Were the Coen Bros friends with Asher Peres?  Asher's homebase was Technion-Israel Institute of Technology, in Haifa, so it's unlikely that the C brothers and A. Perez crossed paths.  Ethan and-or Joel may have heard second hand through the Jewish physicists' grapevine about the outrageous idea of reviving dead cats using the superposition equation for the live and dead states with the extra ingredient of a phase factor multiplying the dead "ket." 
Sorry, that's a stupid pun, but an accurate one, because our old untalkative pal, PAM Dirac, invented a terminology that is now universally used in quantum mechanics where |a> is called a ket and <a| is called a bra.  Bras and kets, which are vectors, often get multiplied together, most often with the bra vector first.  Whadda ya got then?  Bra-ket, or bracket!  And also, you have "bras" appearing in a pointedly bra-like way in the equations of physics. 
Asher Peres spent some time, on sabbatical, at the University of Texas at Austin, in 1979 or 1980.  His Physical Review paper from 1980, called "Can We Undo Quantum Measurements?" appears in a book I have (Quantum Theory and Measurement, published in 1983 and edited by J. A. Wheeler and W. H. Zurek).  I haven't made much sense of this paper yet, due partly to my ignorance of the subject and partly to the fact that it isn't very well written.  The latter happens a lot in physics papers, and books.  Or does it just happen a lot in general?  Yeh, it may not just be your stupidity that keeps you from understanding something!  Maybe the article or book is just poorly written, or written in such a pedestrian manner as to be sleep inducing.  Stephen Hawking has confessed to not doing a very good job with the writing in A Brief History of Time, probably the most purchased yet unread physics book of all time.  Most others who don't write well don't bother with the confessions.  
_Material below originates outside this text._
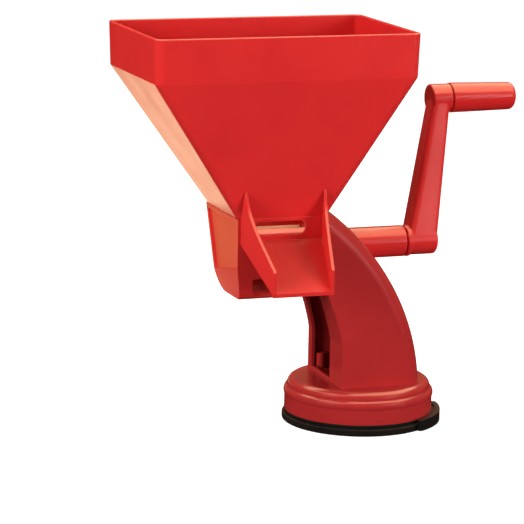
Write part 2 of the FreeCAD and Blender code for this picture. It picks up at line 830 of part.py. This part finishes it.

(My profile lists science and math books that I think are good.)
Anyway, at the end of that 1980 paper Peres says: "I am very grateful to J. A. Wheeler for the warm hospitality of the University of Texas and to E.C.G. Sudarshan for many stimulating discussions.  The final version of this paper has benefitted from comments by J. S. Bell (CERN) and A. Ron (Technion)."
I'll be discussing John S. Bell and his famous theorem later.  A well-written article by a fellow named Travis Norsen concerning Bell's theorem just recently appeared in the American Journal of Physics.  The AJP is not for publication of professional original results, which appear in other journals--you know, those "professional" journals such as Physical Review Letters or Nature or countless others (and also of course online at open access sites)--but is instead at the level of "pedagogy."  But Norsen's article does break new ground nevertheless, I think.